Ob auch schwarze Arena-Badeanzüge erlaubt sind? Im höchsten Maß „konsequent“ ist diese Veranstaltung mitsamt Einladung allemal. Unter den Aufnahmen von Männerbünden, (entweder älter, ganz in Schwarz, melonenwedelnd oder jung und im Hellblau des Pitt Clubs) und dem Hinweis auf einen Berliner Herrenausstatter finden sich zudem Links zu Erstmaßnahmen bei Alkoholvergiftung, zu Alkoholtests, einer Champagnermarke oder zu einer Website von Rolls Royce, um nicht zuletzt zu suggerieren, dass es womöglich einen Fahrdienst gibt.

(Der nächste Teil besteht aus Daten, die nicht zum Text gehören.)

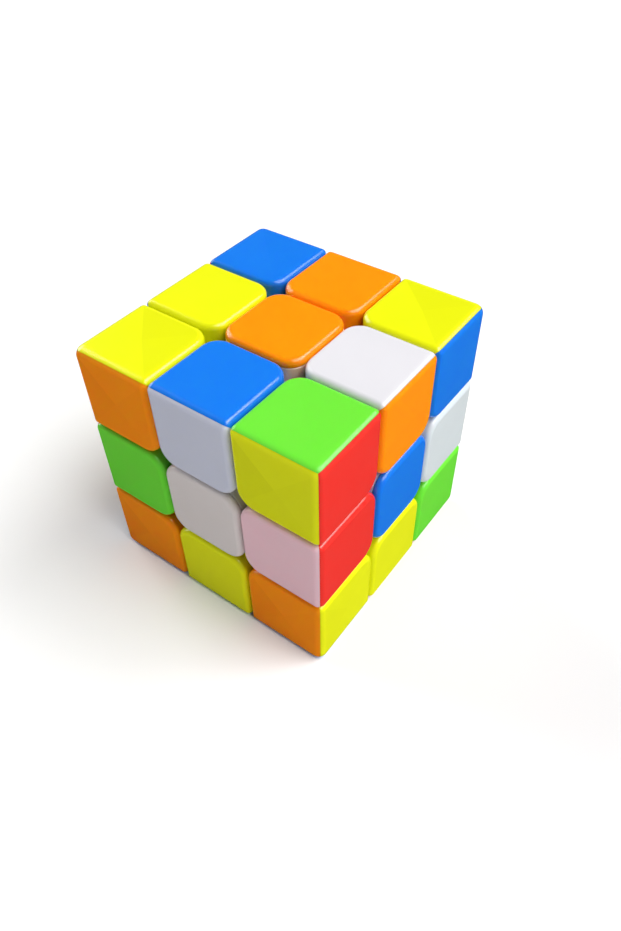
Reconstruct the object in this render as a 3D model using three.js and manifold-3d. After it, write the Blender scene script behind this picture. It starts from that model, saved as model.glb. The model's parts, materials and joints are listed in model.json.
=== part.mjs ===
// A three-layer twisty puzzle cube: a screwed core, six sprung centres, twelve two-shell
// edges and eight corners. Every parting surface is a plane at a fixed distance from the
// middle or a ball round it, so each of the six outer layers turns freely about its own axis.
// Millimetres, +Z up, origin at the middle of the cube. "front" is -Y and "right" is +X.

import * as THREE from 'three';
import { mergeVertices } from 'three/addons/utils/BufferGeometryUtils.js';
import Module from 'manifold-3d';

const wasm = await Module();
wasm.setup();

// Driving dimensions.
const CUBE = 56; // across two opposite faces
const CLEARANCE = 0.2; // from a cut plane to the plastic on each side of it
const WALL = 1.6; // of the hollow edge and corner shells
const RIM_BEVEL = 0.9; // round the rim of every coloured tile
const TILE_CORNER_R = 4; // plan radius of the tile corners that face the middle of a side
const TRACK_CUT = 5.4; // from the middle plane to the cut, inside the track
const TRACK_OUTER_R = 20; // ball between the feet and the blocks that hold them down
const TRACK_INNER_R = 12.6; // ball between the feet and the core
const TRACK_GAP = 0.25; // kept on each side of those balls
const MITRE_GAP = 0.1; // from the seam plane to each half of an edge

const CORE_BALL_R = 7;
const CORE_ARM_R = 4;
const CORE_ARM_TIP = 11.6;
const PILOT_R = 1.6;
const PILOT_DEPTH = 7.4;

const HUB_BOTTOM = 12;
const HUB_BORE_R = 1.8;
const POCKET_R = 3.9;
const POCKET_FLOOR = 15;
const CAP_THICKNESS = 1.6;
const CAP_PLUG_DEPTH = 1.8;
const PART_GAP = 0.3; // between pieces that touch on the real object
const OVERCUT = 1; // how far a cutting solid runs past the faces that it cuts

const SCREW_SHANK_R = 1.25;
const SCREW_HEAD_R = 3.1;
const SCREW_HEAD_TOP_R = 1.9;
const SCREW_HEAD_HEIGHT = 1.8;
const SCREW_HEAD_RIM = 1.1; // height of the head's straight side
const SCREW_HEAD_Z = 20.6;
const SCREW_TIP = 4.6;
const SCREW_TIP_R = 0.6;

const SPRING_R = 2.6; // to the middle of the wire
const SPRING_WIRE_R = 0.36;
const SPRING_TURNS = 4;

// How finely round surfaces are faceted.
const BALL_FACET = 5; // about the length of a facet's side
const BAR_SIDES = 12;
const BORE_SIDES = 10;
const TILE_CORNER_STEPS = 3;
const WIRE_SIDES = 5;
const WIRE_STEPS_PER_TURN = 8;

// An icosahedron's side over its radius, rounded up.
const ICOSAHEDRON_SIDE = 1.1;

// Worked out from them.
const HALF = CUBE / 2;
const CUT = CUBE / 6;
const BLOCK_START = CUT + CLEARANCE;
const BLOCK_SIDE = CUT - CLEARANCE;
const FOOT_START = TRACK_CUT + CLEARANCE;
const FOOT_SIDE = TRACK_CUT - CLEARANCE;
const CAP_BOTTOM = HALF - CAP_THICKNESS;
const HUB_TOP = CAP_BOTTOM - PART_GAP;

// A tile's extents along one direction: beside the cube's rim, or in the middle of a side.
const AT_THE_RIM = [BLOCK_START, HALF];
const IN_THE_MIDDLE = [-BLOCK_SIDE, BLOCK_SIDE];
const ALL_CORNERS = [[0, 0], [1, 0], [1, 1], [0, 1]];

const COLOURS = {
  white: 0xeceaee,
  yellow: 0xf4fa1e,
  orange: 0xff9408,
  red: 0xe7382f,
  green: 0x6fdc42,
  blue: 0x1a78ea,
};

const SIDES = {
  up: { normal: [0, 0, 1], colour: 'orange' },
  down: { normal: [0, 0, -1], colour: 'red' },
  front: { normal: [0, -1, 0], colour: 'white' },
  back: { normal: [0, 1, 0], colour: 'yellow' },
  right: { normal: [1, 0, 0], colour: 'blue' },
  left: { normal: [-1, 0, 0], colour: 'green' },
};

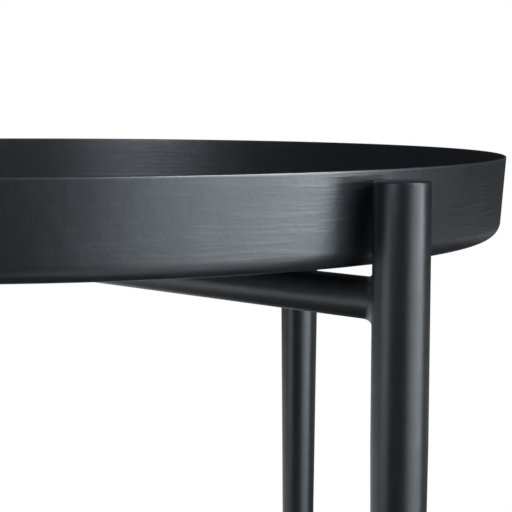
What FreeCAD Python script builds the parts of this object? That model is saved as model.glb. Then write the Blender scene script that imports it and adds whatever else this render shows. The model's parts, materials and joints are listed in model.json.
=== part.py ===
"""Round tray table on a folding frame.

A pressed steel tray with a deep flared wall drops between four round posts and rests on soft pads.
The posts are also the legs. They pair up into two welded frames, each of two legs and a crossbar. The two
crossbars are at one height. Where they cross under the tray, each is pressed to half its depth, one from
below and one from above, and a bolt joins them. The swing frame turns about that bolt, with the tray lifted
off or still in place, until each bar meets the end of the other's pressing and the frames are nearly flat.

Frame: origin on the floor under the middle of the tray, +Z up, -Y the front. Millimetres.
One STEP file is written for each piece.
"""

import FreeCAD
import Part

import math
import os

from FreeCAD import Vector

# Driving dimensions
TABLE_HEIGHT = 525.0  # floor to the top of the tray's rim
TRAY_RADIUS = 220.0  # outside of the rim
TRAY_HEIGHT = 34.0
TRAY_SHEET = 1.0  # thickness of the pressed steel
TRAY_DRAFT = math.radians(4.4)  # lean of the wall, wider at the rim
TRAY_CORNER_RADIUS = 7.0  # outside, where the wall turns into the base
OPEN_ANGLE = 99.3  # between the two frames in use, across the table's left and right sides

LEG_RADIUS = 10.0
LEG_FOOT_RADIUS = 5.5  # where the tapered leg meets its foot
LEG_WALL = 1.2
LEG_TO_RIM = 1.1  # gap between a post and the rim
LEG_BELOW_RIM = 3.5  # the post's flat top stands this much lower than the rim
LEG_STRAIGHT_LENGTH = 94.0  # from the rim's level down, before the taper starts
LEG_EDGE_ROUND = 0.7
CAP_THICKNESS = 2.5

BAR_RADIUS = 7.5
BAR_WALL = 1.2
PAD_HEIGHT = 3.3  # between the top of a bar and the tray
PAD_RADIUS = 5.0
PAD_FROM_AXIS = 170.0
PAD_CLEARANCE = 0.3  # the swing frame's pads pass under the tray by this much
PAD_EDGE_ROUND = 0.5
PAD_STEM_RADIUS = 2.0
PAD_BARB_RADIUS = 2.5
PAD_BARB_LENGTH = 3.0
PAD_BARB_DROP = 0.8  # below the bar's inner wall

SEAT_HALF_LENGTH = 42.0  # of the flat that is pressed into each bar at the crossing
SEAT_SLOPE = math.radians(40.0)  # of the pressing's ends
SEAT_BEND_RADIUS = 6.0
SEAT_RUN_OUT = 0.3  # the pressing tool's shoulders stop this far outside the tube

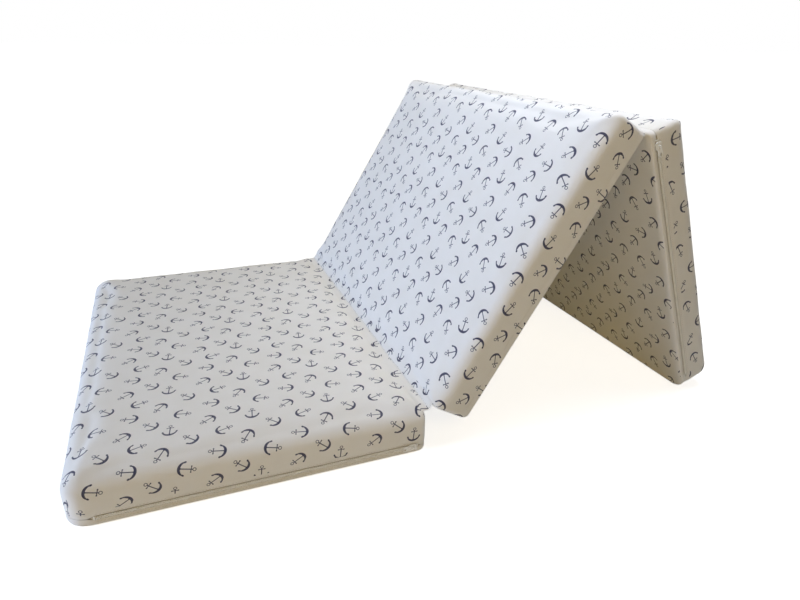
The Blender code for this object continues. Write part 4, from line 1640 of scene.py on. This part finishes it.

Ist das nun übertrieben? Gezielt overdone? Oder wirklich lustig? Sicher guter alter Zitatpop. Man fühlt sich an die hohe Zeit der Popliteratur erinnert, als Christian Kracht, Joachim Bessing und Co ihre Plaudereien im Adlon zu Papier brachten oder Bücher eines Eckhart Nickel im Savoy-Hotel vorgestellt wurden. Dazu passend hat Benjamin von Stuckrad-Barre werbende Worte für das Cover von Würgers Roman geliefert, nämlich dass dessen „zauberzarte Geschichte ein Buch“ sei, „das man zum Freund will.“

So viel Zauber und so viel Zartheit stecken darin nicht, das lässt sich an dieser Stelle sagen. Auch das mit der Freundschaft und der Wahrheit und auf was es wirklich im Leben ankommt, wird von Würger mit ein paar Holzhammerschlägen zu viel in seinen trotz allem lesbaren späten Pop-Roman gehauen. Fragt sich nur noch, ob dieses Exklusivpartybrimborium dessen Erfolg förderlich ist – und ob Cambridge nicht der noch viel exklusivere und sowieso angemessenere Ort gewesen wäre, um „Der Club“ zu feiern?